This section gives an overview of developments in this area including opportunities for novel functional foods. The rare involvement of lactobacilli and starter bacteria in human infections is mentioned and a summary of traditional microbiological approaches to the enumeration of probiotic bacteria is included.
The last major update to this article was published in February 2008, since then there have been a number of significant developments. These include the failure of major European dairy companies to obtain ratification by the EFSA of health claims for probiotic products, the deaths of patients on a probiotic trial in the Netherlands, evidence that perhaps some bacteria designated as probiotics may have the potential to aggravate allergies in neonates. Additionally one major researcher has questioned where any strain of Lb. acidophilus has been shown to meet the criteria for a probiotic! However, there has been other more positive research indicating that particular strains of bacteria, in particular lactic acid bacteria, do have the potential to enhance immunity, reduce allergy, and to alleviate distant site infection. This work has very clearly shown that dairy companies and others have a responsibility to use only well characterised strains that have been shown to have probiotic effects in medical trials. Interesting Reid (2007) has stated "a potential major problem for probiotics is the misuse of the term. This can arise from products being poorly manufactured, or being referred to as probiotic without any relevant documentation. The net effect, deleterious to the overall field of probiotics, might be that such products are found to be ineffective, when in fact they were not even probiotic in the first place." Interestingly there is now a growing consensus that there is a world-wide, critical shortage of well qualified food scientists and technologists in commercial food manufacturing. These developments will be taken into consideration in the next major update to this article.
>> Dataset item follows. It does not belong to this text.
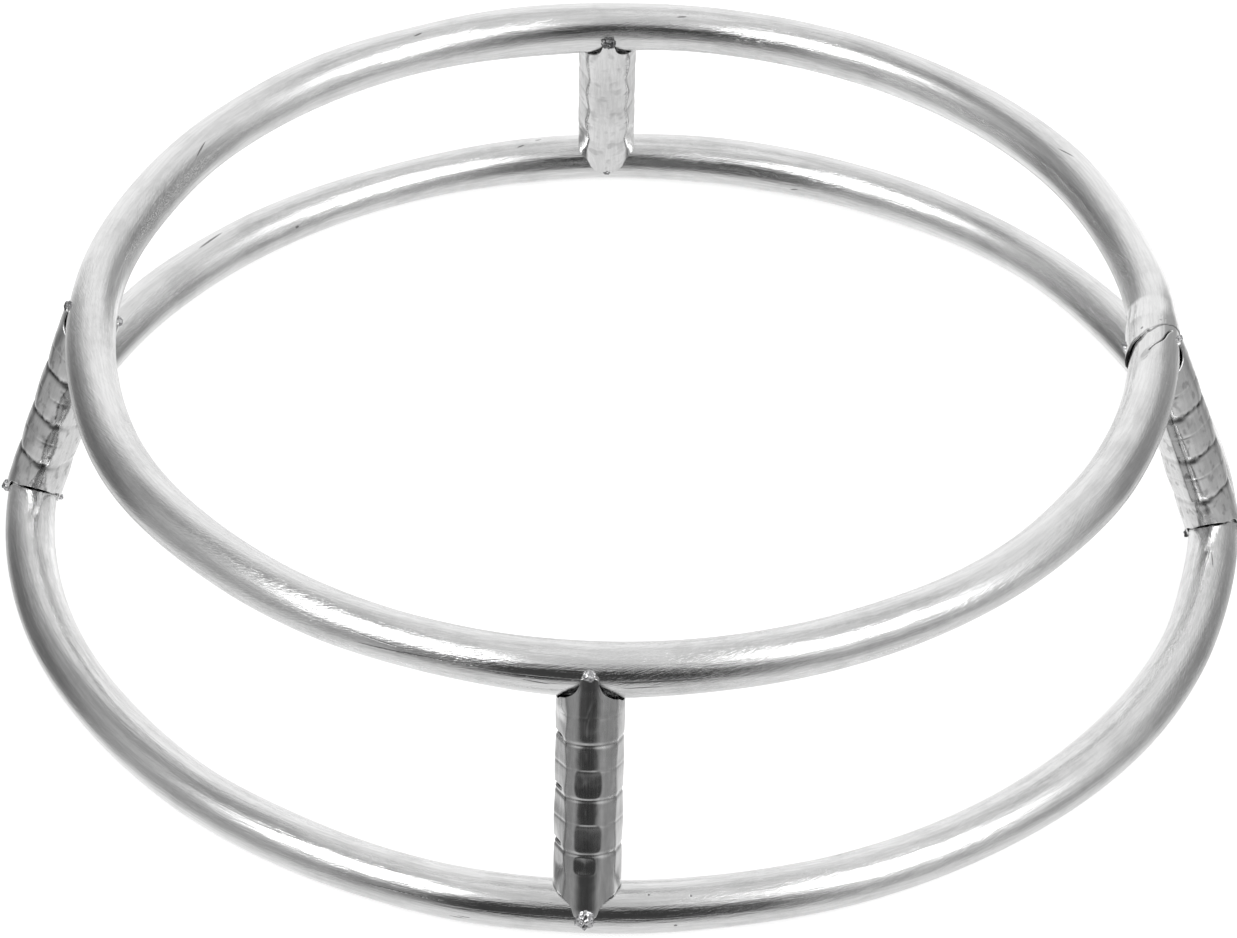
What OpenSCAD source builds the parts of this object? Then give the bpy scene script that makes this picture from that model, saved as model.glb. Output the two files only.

The next major update will summarise recent work on the gut flora and how this complex flora is thought to influence health. Recent research suggests that the gut flora can influence mood e.g. depression and its modification may have the potential to influence body mass and obesity. The main evidence for the latter has come from animal studies and anecdotal accounts of the consequences of faecal microbiota transplants also known as a stool transplants. This work suggests very significant potential for new generation probiotic products.
Gut problems e.g. dyspepsia (indigestion) are common and the Internet has many sites advocating probiotics for treating a range of symptoms. This article, while it may be of interest to the general public, does not promote the medical use of commercial yoghurt products, none of which currently have EFSA endorsements as probiotics in Europe, to treat gastrointestinal problems. I am aware of people experiencing dyspepsia who treated their symptoms with commercial yoghurt products and subsequently found that they had a range of physical medical conditions ranging from ulcers, hiatus hernia to more malign conditions that required surgical intervention. I am positive about the potential health benefits of probiotics but urge readers with health issues to discuss their problems with physicians, who certainly in Europe, take care not to do harm before self-treating with yoghurt type products.